In short, I was hooked on Wolfram Alpha the minute it was born.  This is one sort of potential that computing has to help us leap forward.  It’s the antithesis of Wikipedia (which has another sort of potential for improving our understanding of the world).  This uses the most rigorous and authoritative sources available, and applies Wolfram’s breathtaking calculating algorithms to let you explore it. Yes, a Google result will get you a quick answer (another brilliant outcome of computing), but a Wolfram Alpha result will be either right, or so open about how it was arrived-at that it can be evaluated by those relying on it.  Wikipedia is the “man on the street”, Google is that friend who knows everything, but Wolfram Alpha is the Britcom-loving red-haired research Librarian. The Librarian won’t evaluate your process, but they’ll get you to the best information and be fun doing it.

So when Wolfram Alpha offered to send me a kit to make Spikey, a beautiful red Rhombic Hexecontrahedron, just for picking a neat fact from an Alpha query…well duh.   I spent a week taking pictures of my Spikey in all sorts of places.  It’s amazing how well Spikey fits into my world.  Then I picked one of Spikey hanging out at the dojo with my dear friend Fernando for the contest.  And now I’m evangelizing Wolfram Alpha to get votes for my Spikey

But I don’t mind a bit.  Wolfram has done some revolutionary things for mathematics.  I remember struggling mightily with early versions of Mathematica, but they’ve come a loooong way since then.  Those who made it through “A New Kind of Science” see the world differently and perhaps more beautifully now. Wolfram does an array of cool things. But Wolfram Alpha…oh Wolfram Alpha…marries rigorous information, brilliant computing algorithms to explore that information, and a WHOPPING good geeky sense of humor. As Aziz would say…”Awesome!”

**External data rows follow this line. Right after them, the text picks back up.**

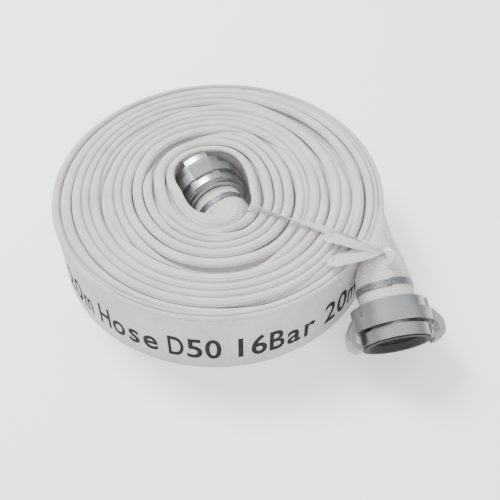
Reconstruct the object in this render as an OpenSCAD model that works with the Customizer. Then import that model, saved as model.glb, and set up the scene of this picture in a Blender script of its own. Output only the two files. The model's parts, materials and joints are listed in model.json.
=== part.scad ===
// A layflat fire hose rolled up flat, with a claw coupling wired onto each end.
// The roll lies on the floor: z = 0 is the floor and +Z is up. One coupling sticks
// out of the roll at the front right, and the other lies in the hole of the roll.

/* [Hose] */
// Width of the hose when it is flat, which is the height of the roll
flat_w = 83; // [60:1:110]
// Thickness of the flattened hose: two jacket walls and two lining walls
flat_t = 3.6; // [3.2:0.1:5]
// Thickness of the woven jacket
jacket_t = 0.9; // [0.6:0.1:1.2]
// Free play between one turn and the next
turn_gap = 0.3; // [0.1:0.1:0.5]

/* [Roll] */
// Outer radius of the roll
roll_r = 170; // [165:1:200]
// Number of whole half turns, an odd number
half_turns = 55; // [41:2:55]
// Direction, from the middle of the roll, where the outer end leaves it
leave_angle = -8; // [-12:1:-4]
// Length of the straight stretch after the outer end leaves the roll
leave_len = 35; // [25:1:40]
// Part of the last half turn that is left before the hose bends to the inner coupling
last_turn = 62; // [50:1:75]

/* [Coupling] */
// Radius of the waterway
bore_r = 21.5; // [19:0.5:22]
// Radius of the ridged tail that the hose is pushed over
tail_r = 25.5; // [24:0.5:26]
// Distance from the front face to the end of the tail
shank_len = 62; // [60:1:66]
// Radius of the shank's head
head_r = 35; // [34:0.5:36]
// Radius of the wide ring that carries the claws
ring_r = 39.5; // [38:0.5:41]
// Radius of the claws
claw_r = 48.5; // [46:0.5:49]
// Half of the angle that a claw spans
claw_half = 15; // [10:1:20]
// Turn of the claws about the axis, outer coupling
outer_claw_turn = 0; // [-20:1:20]
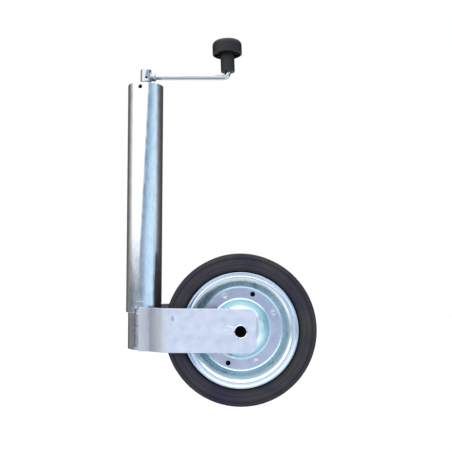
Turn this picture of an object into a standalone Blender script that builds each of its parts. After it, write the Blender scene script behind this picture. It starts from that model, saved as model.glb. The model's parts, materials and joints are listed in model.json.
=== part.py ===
"""Trailer jack wheel: a clamp-type jockey wheel with a screw-driven inner tube and a steel disc wheel.

Metres, +Z up. The origin is on the mast's axis at the middle of the length that the trailer's clamp grips.
+X runs from the mast to the wheel and -Y is the near side. The jack is fully wound up.
"""

import math

import bmesh
import bpy
from mathutils import Vector

MM = 0.001
GAP = 0.3 * MM  # running and seating clearance between separate pieces

# Heights, from the clamp's centre
TUBE_TOP = 131.0 * MM
TUBE_BOTTOM = -178.4 * MM
INNER_TOP = 95.0 * MM
INNER_BOTTOM = -227.5 * MM
AXLE_Z = -200.0 * MM
CRANK_Z = 143.7 * MM

# Mast and inner tube
TUBE_RADIUS = 24.0 * MM
TUBE_BORE = 22.0 * MM
INNER_RADIUS = 21.2 * MM
INNER_BORE = 19.2 * MM
TUBE_SEGMENTS = 48
SHAFT_SEGMENTS = 24
PIN_SEGMENTS = 10
NOTCH_RISE = 9.6 * MM
NOTCH_ARCH = 5.0 * MM
NOTCH_ARCH_X = -0.8 * MM
NOTCH_FRONT = 12.2 * MM
NOTCH_REAR = -10.6 * MM
PLUG_PIN_AZIMUTH = math.radians(9.4)
PLUG_PIN_Z = 125.0 * MM

# Screw
THREAD_RADIUS = 8.0 * MM
NECK_RADIUS = 6.6 * MM
HEAD_RADIUS = 5.0 * MM
FLANGE_RADIUS = 14.0 * MM
FLANGE_TOP = 100.6 * MM
FLANGE_THICKNESS = 3.6 * MM
NUT_LENGTH = 19.0 * MM
SPINDLE_BOTTOM = -117.0 * MM
STOP_PIN_Z = -113.5 * MM
PLUG_BOTTOM = 112.0 * MM
BALL_COUNT = 8
BALL_RADIUS = 2.5 * MM
BALL_CIRCLE = 15.0 * MM
RACE_THICKNESS = 2.5 * MM
RACE_BORE = 9.0 * MM
RACE_RADIUS = 20.0 * MM

# Crank and knob
HUB_RADIUS = 7.4 * MM
HUB_BOTTOM = 136.6 * MM
HUB_TOP = 154.6 * MM
CRANK_PIN_AZIMUTH = math.radians(14)
CRANK_PIN_Z = 142.1 * MM
BAR_HALF_HEIGHT = 3.05 * MM
BAR_HALF_DEPTH = 4.6 * MM
UPRIGHT_RADIUS = 4.15 * MM
BEND_RADIUS = 6.5 * MM
KNOB_X = 113.3 * MM
KNOB_Z = 151.1 * MM
KNOB_HEIGHT = 43.6 * MM
KNOB_TILT = math.radians(2.2)
STEM_RADIUS = 9.6 * MM
KNOB_RADIUS = 20.3 * MM

# Fork
ARM_THICKNESS = 4.0 * MM
ARM_REAR = -3.2 * MM
ARM_FRONT = 152.5 * MM
ARM_TOP = -170.5 * MM
ARM_BOTTOM = -228.1 * MM
ARM_INNER_AT_TUBE = 21.5 * MM
ARM_INNER_AT_WHEEL = 31.0 * MM
JOGGLE_START = 11.8 * MM
JOGGLE_END = 31.9 * MM
ARM_CORNER = 12.0 * MM
WELD_BOTTOM = -226.0 * MM

# Wheel
AXLE_X = 131.8 * MM
AXLE_RADIUS = 8.5 * MM
AXLE_BORE = 6.85 * MM
AXLE_DRILLED = 26.0 * MM
FLARE_RADIUS = 9.3 * MM
TYRE_RADIUS = 101.3 * MM
SHEET = 1.8 * MM
HUB_TUBE_RADIUS = 14.0 * MM
HUB_TUBE_BORE = 12.2 * MM
HUB_TUBE_HALF = 26.5 * MM
BUSH_FLANGE = 2.2 * MM
RIM_HOLE_RADIUS = 3.4 * MM
RIM_HOLE_CIRCLE = 49.2 * MM
RIM_HOLE_PHASE = math.radians(70.5)
WHEEL_SEGMENTS = 48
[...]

So whether you vote for my Spikey, or just go visit Wolfram Alpha, I hope something good comes out of this (like you winning a T-Shirt by voting, or me winning an iPad or Wolfram Stuff because you voted, or you saving the world by researching environment change or nuclear proliferation in Wolfram Alpha). That’s important, because according to Aziz, I will be posting here more in the future.